_What the task requires_:
Copy every line of the data that includes the string "imported".

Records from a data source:
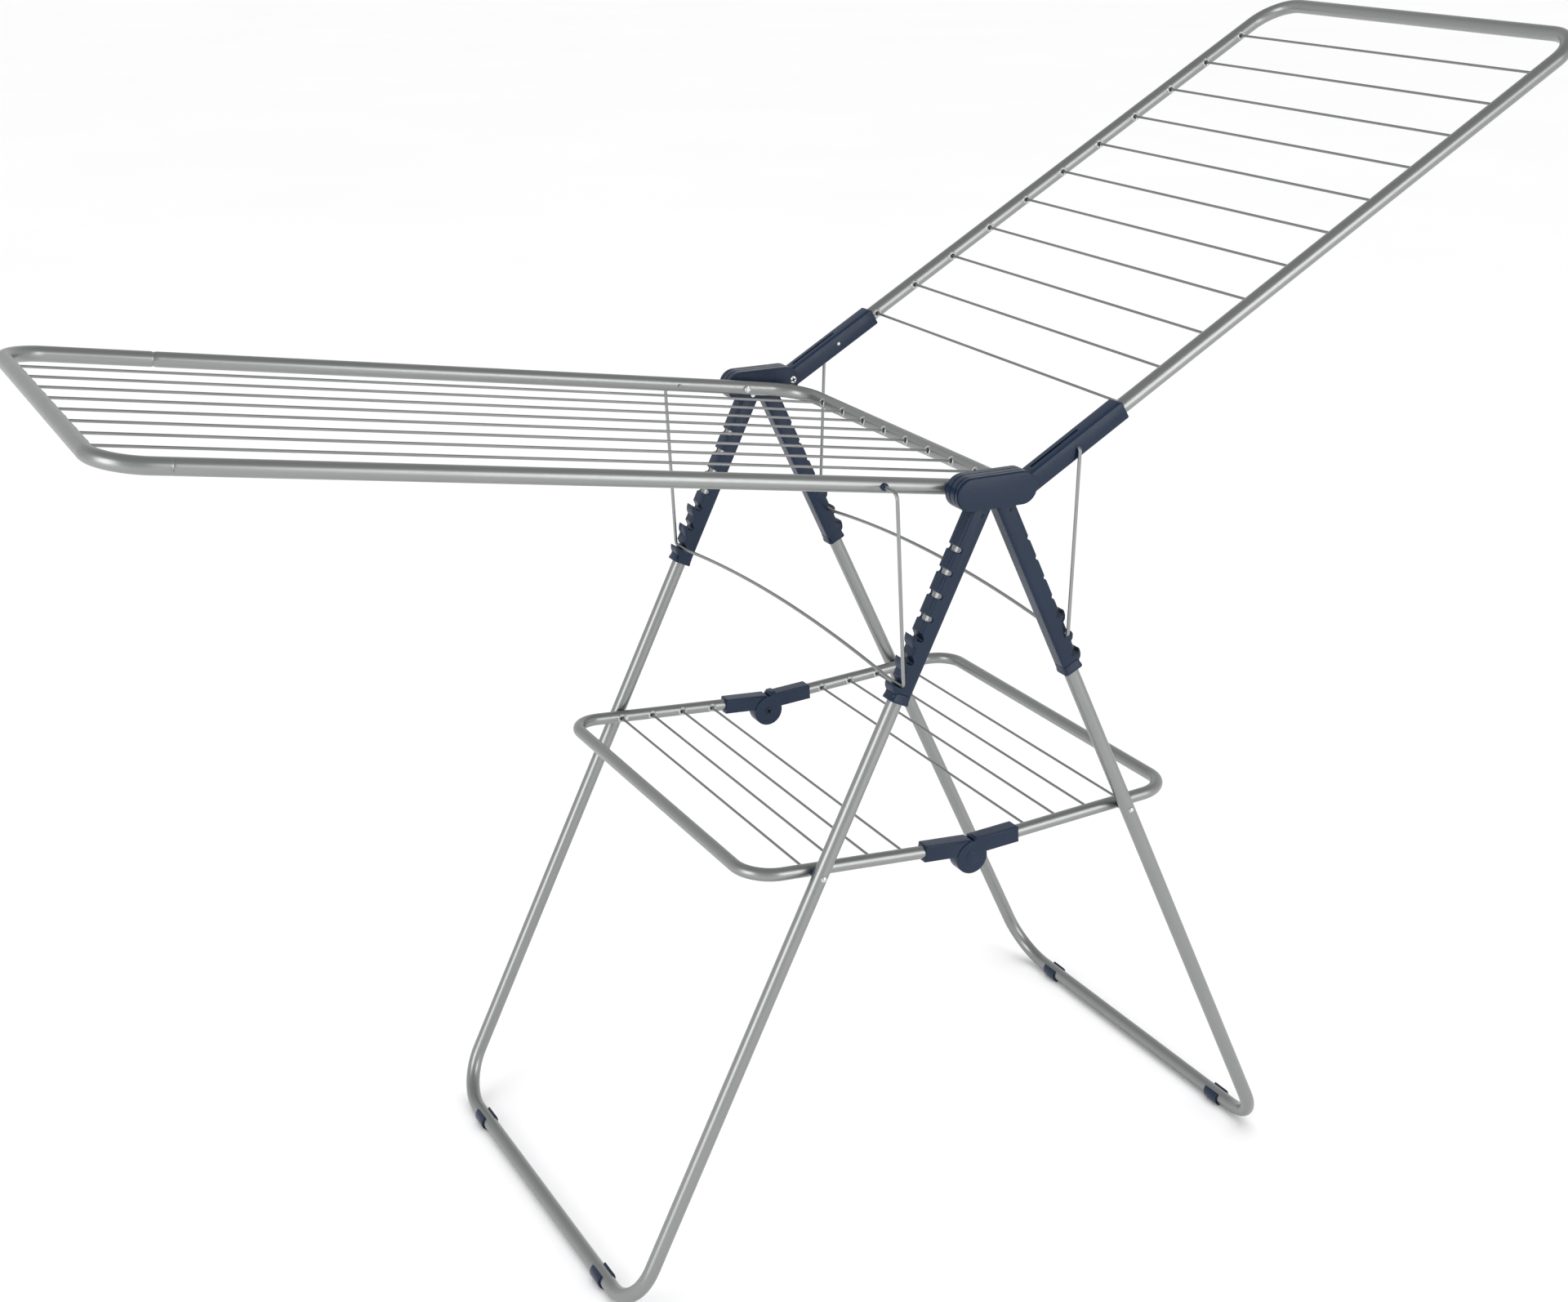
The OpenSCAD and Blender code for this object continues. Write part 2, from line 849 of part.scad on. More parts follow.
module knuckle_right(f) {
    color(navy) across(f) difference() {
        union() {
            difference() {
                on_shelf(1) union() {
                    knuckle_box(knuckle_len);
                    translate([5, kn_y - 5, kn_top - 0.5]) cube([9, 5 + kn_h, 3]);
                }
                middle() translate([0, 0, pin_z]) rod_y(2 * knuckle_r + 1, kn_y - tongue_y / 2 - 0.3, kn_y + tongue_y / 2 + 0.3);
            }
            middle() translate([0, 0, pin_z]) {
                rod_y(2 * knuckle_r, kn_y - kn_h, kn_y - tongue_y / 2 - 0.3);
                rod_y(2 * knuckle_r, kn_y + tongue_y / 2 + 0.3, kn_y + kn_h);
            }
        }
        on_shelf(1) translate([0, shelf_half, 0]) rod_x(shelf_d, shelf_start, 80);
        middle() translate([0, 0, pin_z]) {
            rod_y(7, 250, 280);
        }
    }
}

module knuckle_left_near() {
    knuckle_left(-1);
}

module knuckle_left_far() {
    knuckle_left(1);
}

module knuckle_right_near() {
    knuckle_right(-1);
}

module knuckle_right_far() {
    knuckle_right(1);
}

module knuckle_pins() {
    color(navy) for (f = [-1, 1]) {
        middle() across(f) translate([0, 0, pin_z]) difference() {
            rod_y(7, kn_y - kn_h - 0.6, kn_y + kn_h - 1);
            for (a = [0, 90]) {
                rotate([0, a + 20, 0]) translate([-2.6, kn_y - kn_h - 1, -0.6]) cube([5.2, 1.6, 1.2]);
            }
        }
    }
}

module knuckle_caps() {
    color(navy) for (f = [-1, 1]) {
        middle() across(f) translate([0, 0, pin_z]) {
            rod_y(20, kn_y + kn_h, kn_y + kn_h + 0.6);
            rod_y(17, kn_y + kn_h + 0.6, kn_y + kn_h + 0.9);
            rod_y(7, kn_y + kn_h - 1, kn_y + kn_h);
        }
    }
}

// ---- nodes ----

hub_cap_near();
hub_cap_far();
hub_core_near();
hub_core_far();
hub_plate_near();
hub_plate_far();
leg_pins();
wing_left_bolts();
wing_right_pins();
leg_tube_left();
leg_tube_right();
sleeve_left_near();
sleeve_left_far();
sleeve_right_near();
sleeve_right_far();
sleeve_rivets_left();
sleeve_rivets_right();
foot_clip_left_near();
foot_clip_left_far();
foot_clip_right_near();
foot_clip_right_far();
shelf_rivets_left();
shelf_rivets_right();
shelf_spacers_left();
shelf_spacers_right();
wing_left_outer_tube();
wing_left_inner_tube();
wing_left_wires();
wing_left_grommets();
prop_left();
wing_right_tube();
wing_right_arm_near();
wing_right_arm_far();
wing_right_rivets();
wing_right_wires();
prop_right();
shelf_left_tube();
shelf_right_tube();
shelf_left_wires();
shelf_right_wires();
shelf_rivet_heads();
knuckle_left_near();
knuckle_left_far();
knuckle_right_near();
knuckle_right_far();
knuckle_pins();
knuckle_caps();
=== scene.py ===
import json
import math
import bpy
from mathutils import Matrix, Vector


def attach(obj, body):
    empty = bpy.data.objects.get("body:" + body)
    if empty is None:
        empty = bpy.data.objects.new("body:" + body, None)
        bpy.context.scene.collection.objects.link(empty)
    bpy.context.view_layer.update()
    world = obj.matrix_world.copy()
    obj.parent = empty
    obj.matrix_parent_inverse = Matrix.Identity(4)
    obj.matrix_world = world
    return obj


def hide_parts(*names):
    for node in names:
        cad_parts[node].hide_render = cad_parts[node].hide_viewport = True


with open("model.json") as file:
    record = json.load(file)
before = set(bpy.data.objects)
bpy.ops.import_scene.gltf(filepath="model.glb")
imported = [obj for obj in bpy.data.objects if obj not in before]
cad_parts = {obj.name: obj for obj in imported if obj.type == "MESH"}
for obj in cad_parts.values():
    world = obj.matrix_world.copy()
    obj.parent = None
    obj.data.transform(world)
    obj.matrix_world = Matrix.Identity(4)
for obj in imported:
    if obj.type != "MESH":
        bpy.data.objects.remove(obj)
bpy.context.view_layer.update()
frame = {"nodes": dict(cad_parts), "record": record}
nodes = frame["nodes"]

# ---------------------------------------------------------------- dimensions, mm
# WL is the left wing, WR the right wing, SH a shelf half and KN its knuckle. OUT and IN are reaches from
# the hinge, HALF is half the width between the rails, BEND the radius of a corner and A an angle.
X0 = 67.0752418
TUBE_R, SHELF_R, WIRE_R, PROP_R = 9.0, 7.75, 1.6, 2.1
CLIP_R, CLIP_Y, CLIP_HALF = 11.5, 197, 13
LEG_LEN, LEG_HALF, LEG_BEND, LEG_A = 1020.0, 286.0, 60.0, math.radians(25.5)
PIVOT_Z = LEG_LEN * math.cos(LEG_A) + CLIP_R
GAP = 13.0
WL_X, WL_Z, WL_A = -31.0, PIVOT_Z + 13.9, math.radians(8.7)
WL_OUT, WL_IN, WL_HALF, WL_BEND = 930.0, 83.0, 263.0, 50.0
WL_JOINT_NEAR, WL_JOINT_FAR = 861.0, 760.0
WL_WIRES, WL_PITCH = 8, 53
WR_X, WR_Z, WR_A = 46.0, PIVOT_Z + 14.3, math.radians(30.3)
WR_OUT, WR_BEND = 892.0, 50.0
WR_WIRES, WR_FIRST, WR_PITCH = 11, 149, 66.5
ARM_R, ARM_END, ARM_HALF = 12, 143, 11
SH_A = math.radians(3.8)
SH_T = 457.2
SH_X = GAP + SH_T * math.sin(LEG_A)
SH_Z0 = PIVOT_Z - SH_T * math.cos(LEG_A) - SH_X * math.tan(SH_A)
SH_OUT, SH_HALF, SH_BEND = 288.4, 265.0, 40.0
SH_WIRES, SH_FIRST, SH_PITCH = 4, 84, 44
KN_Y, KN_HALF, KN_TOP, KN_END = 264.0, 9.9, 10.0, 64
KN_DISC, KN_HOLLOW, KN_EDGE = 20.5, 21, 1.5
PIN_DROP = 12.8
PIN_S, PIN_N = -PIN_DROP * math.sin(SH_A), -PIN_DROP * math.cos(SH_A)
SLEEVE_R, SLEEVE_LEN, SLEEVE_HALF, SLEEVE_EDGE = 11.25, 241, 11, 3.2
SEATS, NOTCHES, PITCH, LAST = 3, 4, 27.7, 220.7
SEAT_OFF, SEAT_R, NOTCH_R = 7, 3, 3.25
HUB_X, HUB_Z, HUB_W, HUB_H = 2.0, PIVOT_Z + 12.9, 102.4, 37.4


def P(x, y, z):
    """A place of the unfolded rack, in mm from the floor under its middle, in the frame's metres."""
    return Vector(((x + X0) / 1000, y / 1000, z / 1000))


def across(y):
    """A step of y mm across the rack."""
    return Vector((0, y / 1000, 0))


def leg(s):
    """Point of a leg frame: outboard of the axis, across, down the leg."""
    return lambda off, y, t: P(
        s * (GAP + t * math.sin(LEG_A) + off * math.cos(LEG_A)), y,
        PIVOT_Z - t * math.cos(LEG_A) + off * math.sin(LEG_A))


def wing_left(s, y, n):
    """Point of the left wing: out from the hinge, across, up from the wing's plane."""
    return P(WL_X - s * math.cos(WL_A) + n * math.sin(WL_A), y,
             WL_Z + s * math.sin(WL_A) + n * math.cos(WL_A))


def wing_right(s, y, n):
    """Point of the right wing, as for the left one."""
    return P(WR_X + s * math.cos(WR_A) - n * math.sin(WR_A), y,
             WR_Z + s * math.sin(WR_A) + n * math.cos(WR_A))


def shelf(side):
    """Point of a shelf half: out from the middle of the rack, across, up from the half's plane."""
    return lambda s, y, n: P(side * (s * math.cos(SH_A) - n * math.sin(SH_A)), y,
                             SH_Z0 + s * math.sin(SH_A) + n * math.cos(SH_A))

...

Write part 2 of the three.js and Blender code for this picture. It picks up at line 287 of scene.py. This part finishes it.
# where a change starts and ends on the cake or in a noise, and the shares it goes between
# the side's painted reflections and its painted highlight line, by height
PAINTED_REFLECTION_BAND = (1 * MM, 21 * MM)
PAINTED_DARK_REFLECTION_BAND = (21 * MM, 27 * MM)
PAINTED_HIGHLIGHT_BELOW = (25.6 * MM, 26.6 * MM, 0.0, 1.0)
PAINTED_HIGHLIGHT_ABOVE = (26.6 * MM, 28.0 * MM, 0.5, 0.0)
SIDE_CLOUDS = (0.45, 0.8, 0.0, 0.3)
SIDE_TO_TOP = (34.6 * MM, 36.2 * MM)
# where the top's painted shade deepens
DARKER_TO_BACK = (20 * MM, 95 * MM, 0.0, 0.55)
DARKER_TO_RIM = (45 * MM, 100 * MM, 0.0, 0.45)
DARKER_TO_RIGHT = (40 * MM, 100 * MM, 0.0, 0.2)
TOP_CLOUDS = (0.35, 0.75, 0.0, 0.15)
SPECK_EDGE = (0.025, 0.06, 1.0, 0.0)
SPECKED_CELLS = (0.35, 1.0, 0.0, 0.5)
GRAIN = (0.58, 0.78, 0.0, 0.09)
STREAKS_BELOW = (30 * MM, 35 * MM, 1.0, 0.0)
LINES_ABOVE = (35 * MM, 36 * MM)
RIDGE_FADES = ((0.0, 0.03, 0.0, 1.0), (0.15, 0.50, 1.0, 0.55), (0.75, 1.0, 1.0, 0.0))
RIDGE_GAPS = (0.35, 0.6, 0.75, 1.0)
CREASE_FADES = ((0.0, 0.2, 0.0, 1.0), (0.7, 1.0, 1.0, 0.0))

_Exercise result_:
imported = [obj for obj in bpy.data.objects if obj not in before]
cad_parts = {obj.name: obj for obj in imported if obj.type == "MESH"}
for obj in imported:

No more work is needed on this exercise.